Gamesville is a casual gaming portal founded in 1995 in Boston, Massachusetts by Steven Kane, Stuart Roseman and John Furse. Gamesville was acquired in 1999 by Web portal Lycos for $232 million in stock. Gamesville’s tagline is "Wasting your time since 1996".

Founded on a minimal capital base, Gamesville operated not just as a games provider but as a targeted marketing operation, offering free games and prizes to members as a way to attract large numbers of users while tailoring their proprietary games to meet the demands of advertisers. To play, members must provide demographic information; in turn, members would receive targeted ads based on the demographics provided. Gamesville pioneered the use of interstitial advertising as a method of monetizing game players.

Gamesville's first game, The Bingo Zone, enabled hundreds of people to compete against one another in real time, for free, and win up to $20 by getting a bingo.
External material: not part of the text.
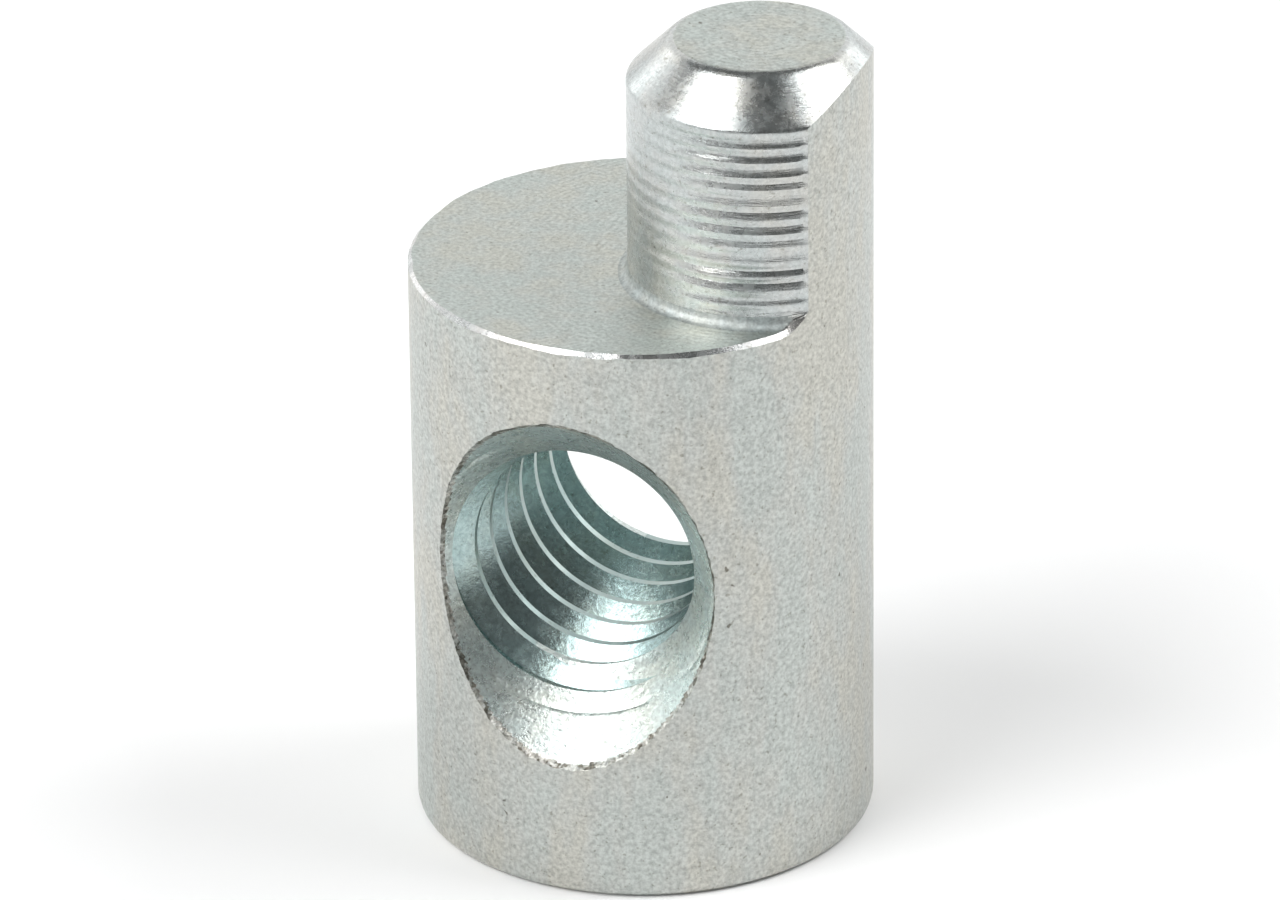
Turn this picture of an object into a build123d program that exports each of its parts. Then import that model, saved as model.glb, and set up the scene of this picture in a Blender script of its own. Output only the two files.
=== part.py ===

Initially, Kane was skeptical of launching a free online bingo game because bingo is traditionally associated with the elderly rather than the prized demographics most advertisers seek. However, on the day Gamesville.com launched in April 1996, the Wall Street Journal ran a story about Gen Xers playing bingo in bars, and Kane is quoted as saying, "It was as if God had whispered to us."

Over the years, additional free games with cash prizes were added, including card, trivia, puzzle, and several bingo variants. This approach attracted many visitors: In August 1999, Gamesville.com was the "stickiest" site on the Internet with eBay in second place.

In November 1999, internet portal Lycos announced that it would spend $270 million in stock to acquire Gamesville.com, which at that time had approximately 2.2 million registered users.

Gamesville leveraged its relationship with Lycos to obtain the rights to produce the first (and to date, the only) online version of the popular television game show The Price Is Right in 2002 although the license was dropped after one year.

In 2002, Monster.com profiled Gamesville's Rewards Manager, Josh Yeager, citing him as holding one of the Top 10 Coolest Jobs on the Internet. Yeager estimated that he sent out between 1,000 and 2,500 prize checks weekly, indicating that "some days I feel like the Bob Barker of the Internet, other days like Santa Claus himself." There is in fact more truth to this statement than at first glance, as Gamesville, for a brief time in 2002, had hosted the exclusive Internet game rights to The Price Is Right.